I don't know how to fix this. I feel like my whole life is a lie. Everytime I meet someone new, I have to deal with this issue internally.
It churns in my lower gut. And the organization is too big to confess to every single member. Almost like a criminal record, this could follow me everywhere i go. Socially and professionally.
I now profession to know Christ, but I don't have peace with this not dealt with. I confessed it to God, but my testimony is shot because of it.
I know Paul was a murder before The Lord saved him. I just want God to do the same for me. To change me. To fix my friendships. To fix my testimony. To make my paths straight.
My whole life, everything, good friendships and good memories are based on members of this organization and friends of friends of people in this organization.
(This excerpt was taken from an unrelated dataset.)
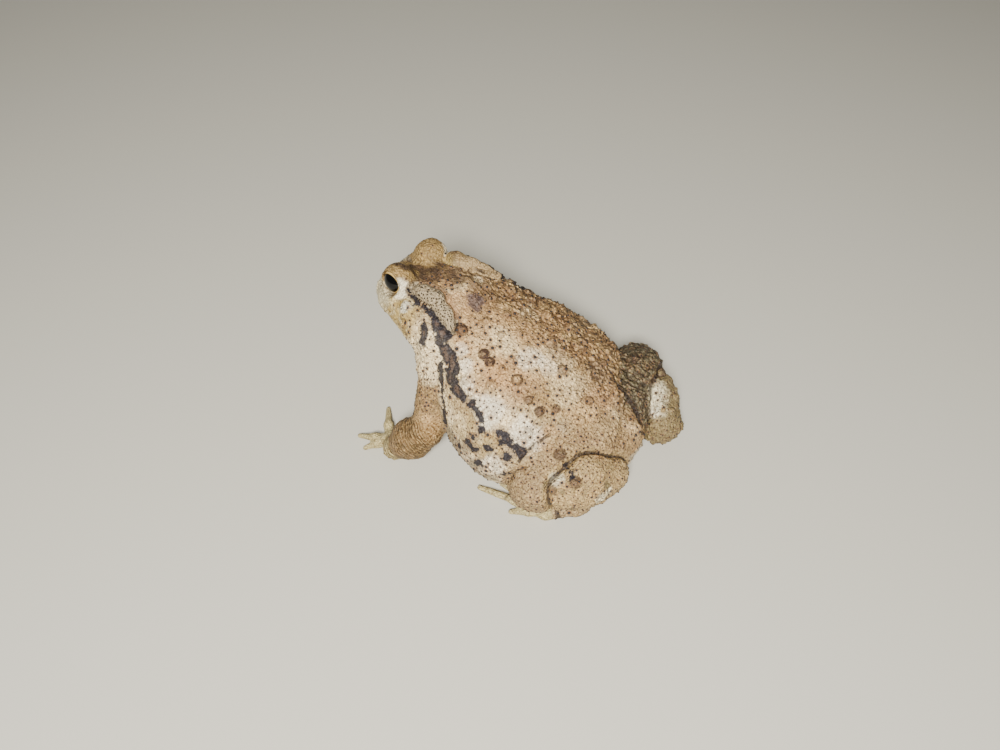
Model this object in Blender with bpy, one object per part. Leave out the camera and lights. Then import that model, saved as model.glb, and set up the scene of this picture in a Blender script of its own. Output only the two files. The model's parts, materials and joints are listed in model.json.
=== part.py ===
"""An adult Asiatic toad sitting still, life size, as a museum model.

The toad faces -Y, its left side is +X, and it rests on the plane Z = 0. Every form is a field of
distances to its surface on a regular grid, in millimetres. Forms are fused softly into one body, the
body is parted into named pieces by narrow gaps, and each piece becomes one closed mesh.
"""

import bmesh
import bpy
import numpy as np
import openvdb

# Driving dimensions, in millimetres unless said otherwise
MM = 0.001
GAP = 0.36
FAR = 9.0
CENTRE = np.array((-0.15, 5.03, 0.0))
FLAT = 0.25
TINY = 1e-6
SIDES = {"left": 1, "right": -1}

# Head: middle point between the eyeballs, its turn, nod and tilt in degrees, and eyeball size
HEAD_MIDDLE = np.array((-0.5, -34.1, 47.3))
HEAD_TURN = -4.0
HEAD_NOD = 13.0
HEAD_TILT = -3.0
EYE = np.array((7.7, 0.0, 0.0))
EYE_RADIUS = 4.1
EYE_AXIS = np.array((0.97, -0.12, 0.13))
HEAD_REAR = 13.5
HEAD_BLEND = 7.0

# Stations of the head in its own frame: along, centre, half width, lowest, widest, highest, squareness
HEAD_STATIONS = (
    (-10.2, 0.0, 8.6, -11.0, -6.0, -3.4, 2.4),
    (-7.0, 0.0, 11.4, -12.9, -6.8, -2.0, 2.5),
    (-2.0, 0.0, 13.8, -14.8, -7.6, -0.6, 2.6),
    (3.0, 0.0, 15.4, -16.6, -8.4, 0.0, 2.6),
    (9.0, 0.0, 17.0, -18.4, -9.8, -0.8, 2.4),
    (15.0, 0.0, 18.0, -20.4, -11.6, -3.4, 2.3),
)
HEAD_CAPS = (2.8, 6.0)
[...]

It is a college fraternity- a really big deal. (Alumni networks, possible legal issues, etc.)
I don't know how to move forward now. If the Lord ever allows me to marry, I have to explain all this too my wife, etc. Not to mention possibly the Church I joined after college.
Who wants a man like that?
Especially a christian woman. This is not biblical manhood.
I have been reading a lot of books on biblical manhood and I don't measure up. I realize its a process- sanctification- but I can't help but think that I have destroyed what are supposed to be joyous youthful experiences.
1 Timothy 3 outlines what a deacon should look like. I have no desire to be deacon, but I know that every person should strive for these qualities.
1. Above reproach
2. Husband of one wife
3. Temperate
4. Prudent
5. Respectable
6. Hospitable
7. Able to teach
8. Gentle
9. Peaceable
10.free from the love of money
11. Manages his own household well
12. Must have a good reputation with those outside the church.
I so want to be like this, but my life is the exact opposite. I wish I had come to know Christ before or at least during college. My life would he so much different and so much more blessed.
Any advice? (Sorry so long)
Foolish, Alone, Shameful, Disgraced, Regretful.